• [Required work]: The lines to be extracted run from the start of the listing through the line containing "(0.08, 0.08, 0.07))"; copy them exactly and nothing else.

• [Data excerpt]:
(begin)

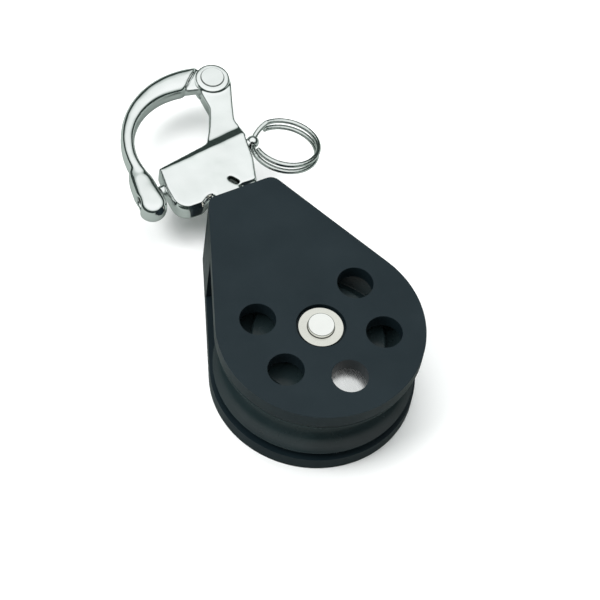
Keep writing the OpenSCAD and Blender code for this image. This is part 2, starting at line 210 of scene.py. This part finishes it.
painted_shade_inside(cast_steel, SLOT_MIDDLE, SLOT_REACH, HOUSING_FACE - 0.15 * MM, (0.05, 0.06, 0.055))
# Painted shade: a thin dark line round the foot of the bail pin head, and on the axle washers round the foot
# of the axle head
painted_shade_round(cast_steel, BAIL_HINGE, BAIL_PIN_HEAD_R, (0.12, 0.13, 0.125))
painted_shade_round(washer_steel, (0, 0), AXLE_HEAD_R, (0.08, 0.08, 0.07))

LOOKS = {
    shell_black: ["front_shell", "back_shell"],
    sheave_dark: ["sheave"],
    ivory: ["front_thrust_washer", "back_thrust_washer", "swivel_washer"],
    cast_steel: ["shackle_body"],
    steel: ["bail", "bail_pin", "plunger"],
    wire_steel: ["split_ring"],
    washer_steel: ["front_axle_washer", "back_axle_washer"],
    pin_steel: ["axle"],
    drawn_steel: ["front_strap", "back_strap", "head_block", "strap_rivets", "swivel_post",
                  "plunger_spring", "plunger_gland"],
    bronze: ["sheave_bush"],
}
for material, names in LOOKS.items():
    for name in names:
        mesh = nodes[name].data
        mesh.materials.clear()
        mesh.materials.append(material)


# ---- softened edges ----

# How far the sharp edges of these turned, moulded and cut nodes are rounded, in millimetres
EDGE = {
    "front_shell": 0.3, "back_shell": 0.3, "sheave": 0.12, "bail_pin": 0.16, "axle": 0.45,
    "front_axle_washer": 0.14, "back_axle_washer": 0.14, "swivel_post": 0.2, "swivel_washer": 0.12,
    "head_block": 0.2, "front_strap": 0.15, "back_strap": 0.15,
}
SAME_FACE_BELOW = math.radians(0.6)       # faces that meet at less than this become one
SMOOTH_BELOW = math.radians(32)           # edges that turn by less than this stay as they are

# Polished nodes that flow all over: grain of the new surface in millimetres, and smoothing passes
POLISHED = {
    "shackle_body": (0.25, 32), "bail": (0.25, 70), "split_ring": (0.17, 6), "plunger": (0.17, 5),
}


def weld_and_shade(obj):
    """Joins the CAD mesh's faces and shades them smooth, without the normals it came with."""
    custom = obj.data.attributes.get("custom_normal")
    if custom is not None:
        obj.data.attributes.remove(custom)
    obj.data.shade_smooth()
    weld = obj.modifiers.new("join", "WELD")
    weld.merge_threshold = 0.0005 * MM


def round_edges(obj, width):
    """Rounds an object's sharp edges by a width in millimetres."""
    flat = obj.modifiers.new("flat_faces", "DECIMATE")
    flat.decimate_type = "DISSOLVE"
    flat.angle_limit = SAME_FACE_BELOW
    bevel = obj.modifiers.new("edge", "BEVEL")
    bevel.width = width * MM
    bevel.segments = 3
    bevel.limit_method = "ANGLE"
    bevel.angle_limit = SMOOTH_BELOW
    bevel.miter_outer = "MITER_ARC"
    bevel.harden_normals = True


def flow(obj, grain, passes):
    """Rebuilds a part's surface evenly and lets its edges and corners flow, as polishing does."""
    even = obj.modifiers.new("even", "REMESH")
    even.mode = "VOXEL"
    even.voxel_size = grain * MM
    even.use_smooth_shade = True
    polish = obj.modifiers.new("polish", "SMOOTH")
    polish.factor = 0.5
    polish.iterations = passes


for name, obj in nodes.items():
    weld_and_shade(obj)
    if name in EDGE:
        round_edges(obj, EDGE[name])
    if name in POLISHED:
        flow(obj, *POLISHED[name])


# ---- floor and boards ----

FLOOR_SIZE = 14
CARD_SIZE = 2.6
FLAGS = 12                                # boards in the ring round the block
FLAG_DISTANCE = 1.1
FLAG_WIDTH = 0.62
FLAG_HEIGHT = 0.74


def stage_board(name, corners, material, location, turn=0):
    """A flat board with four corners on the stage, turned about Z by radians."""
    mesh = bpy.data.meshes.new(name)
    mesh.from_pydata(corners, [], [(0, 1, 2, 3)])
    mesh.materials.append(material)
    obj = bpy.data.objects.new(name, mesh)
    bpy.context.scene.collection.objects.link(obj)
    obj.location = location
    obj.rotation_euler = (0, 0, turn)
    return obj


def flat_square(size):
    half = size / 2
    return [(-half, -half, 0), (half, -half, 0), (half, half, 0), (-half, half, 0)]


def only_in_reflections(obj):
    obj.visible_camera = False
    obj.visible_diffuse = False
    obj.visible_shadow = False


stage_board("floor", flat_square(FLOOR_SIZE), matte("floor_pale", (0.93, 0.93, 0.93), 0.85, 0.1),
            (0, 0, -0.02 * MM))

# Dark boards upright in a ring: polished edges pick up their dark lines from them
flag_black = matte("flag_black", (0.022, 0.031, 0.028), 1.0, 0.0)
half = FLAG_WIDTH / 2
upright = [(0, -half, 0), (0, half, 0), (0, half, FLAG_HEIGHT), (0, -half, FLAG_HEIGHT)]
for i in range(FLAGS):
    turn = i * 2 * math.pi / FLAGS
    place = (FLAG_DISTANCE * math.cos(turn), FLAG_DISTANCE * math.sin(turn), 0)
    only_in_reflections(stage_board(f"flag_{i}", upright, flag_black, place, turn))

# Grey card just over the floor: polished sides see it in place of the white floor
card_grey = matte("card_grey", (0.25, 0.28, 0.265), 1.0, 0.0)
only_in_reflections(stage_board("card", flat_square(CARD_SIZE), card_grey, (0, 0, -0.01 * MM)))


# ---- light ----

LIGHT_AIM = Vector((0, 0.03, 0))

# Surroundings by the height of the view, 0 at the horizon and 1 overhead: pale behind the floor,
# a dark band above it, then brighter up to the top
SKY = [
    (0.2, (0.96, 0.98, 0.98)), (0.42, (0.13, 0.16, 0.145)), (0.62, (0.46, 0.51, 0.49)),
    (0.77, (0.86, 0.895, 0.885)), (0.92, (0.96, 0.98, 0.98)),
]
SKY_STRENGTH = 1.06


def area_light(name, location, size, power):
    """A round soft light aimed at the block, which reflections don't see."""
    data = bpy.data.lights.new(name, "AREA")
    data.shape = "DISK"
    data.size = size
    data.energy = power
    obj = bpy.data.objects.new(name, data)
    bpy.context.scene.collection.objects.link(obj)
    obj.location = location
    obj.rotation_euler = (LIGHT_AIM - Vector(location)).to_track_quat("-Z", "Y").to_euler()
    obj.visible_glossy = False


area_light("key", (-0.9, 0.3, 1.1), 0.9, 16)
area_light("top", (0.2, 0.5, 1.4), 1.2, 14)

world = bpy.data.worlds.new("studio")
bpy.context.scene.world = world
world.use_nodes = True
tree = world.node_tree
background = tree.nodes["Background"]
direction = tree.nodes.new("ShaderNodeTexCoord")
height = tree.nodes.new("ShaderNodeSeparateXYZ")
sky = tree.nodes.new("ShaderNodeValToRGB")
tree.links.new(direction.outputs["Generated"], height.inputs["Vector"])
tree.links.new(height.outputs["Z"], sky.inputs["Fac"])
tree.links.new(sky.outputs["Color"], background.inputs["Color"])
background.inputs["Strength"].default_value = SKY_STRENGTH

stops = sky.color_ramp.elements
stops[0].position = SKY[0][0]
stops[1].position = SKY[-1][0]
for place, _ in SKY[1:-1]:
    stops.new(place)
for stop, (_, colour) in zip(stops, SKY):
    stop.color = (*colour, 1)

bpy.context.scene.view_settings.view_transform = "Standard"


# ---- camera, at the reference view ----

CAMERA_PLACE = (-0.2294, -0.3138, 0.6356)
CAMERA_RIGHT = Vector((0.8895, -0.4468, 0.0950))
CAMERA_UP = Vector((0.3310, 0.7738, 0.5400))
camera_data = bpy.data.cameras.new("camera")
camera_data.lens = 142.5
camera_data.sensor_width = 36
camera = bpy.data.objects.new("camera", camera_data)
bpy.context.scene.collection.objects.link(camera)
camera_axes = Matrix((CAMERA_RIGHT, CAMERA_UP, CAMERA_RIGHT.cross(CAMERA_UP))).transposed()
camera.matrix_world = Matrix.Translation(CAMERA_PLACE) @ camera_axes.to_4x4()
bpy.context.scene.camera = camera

(end)

• [Expected answer]:
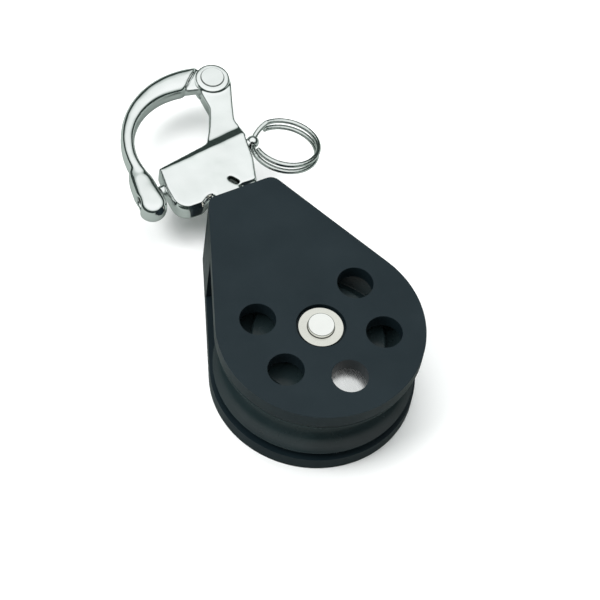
Keep writing the OpenSCAD and Blender code for this image. This is part 2, starting at line 210 of scene.py. This part finishes it.
painted_shade_inside(cast_steel, SLOT_MIDDLE, SLOT_REACH, HOUSING_FACE - 0.15 * MM, (0.05, 0.06, 0.055))
# Painted shade: a thin dark line round the foot of the bail pin head, and on the axle washers round the foot
# of the axle head
painted_shade_round(cast_steel, BAIL_HINGE, BAIL_PIN_HEAD_R, (0.12, 0.13, 0.125))
painted_shade_round(washer_steel, (0, 0), AXLE_HEAD_R, (0.08, 0.08, 0.07))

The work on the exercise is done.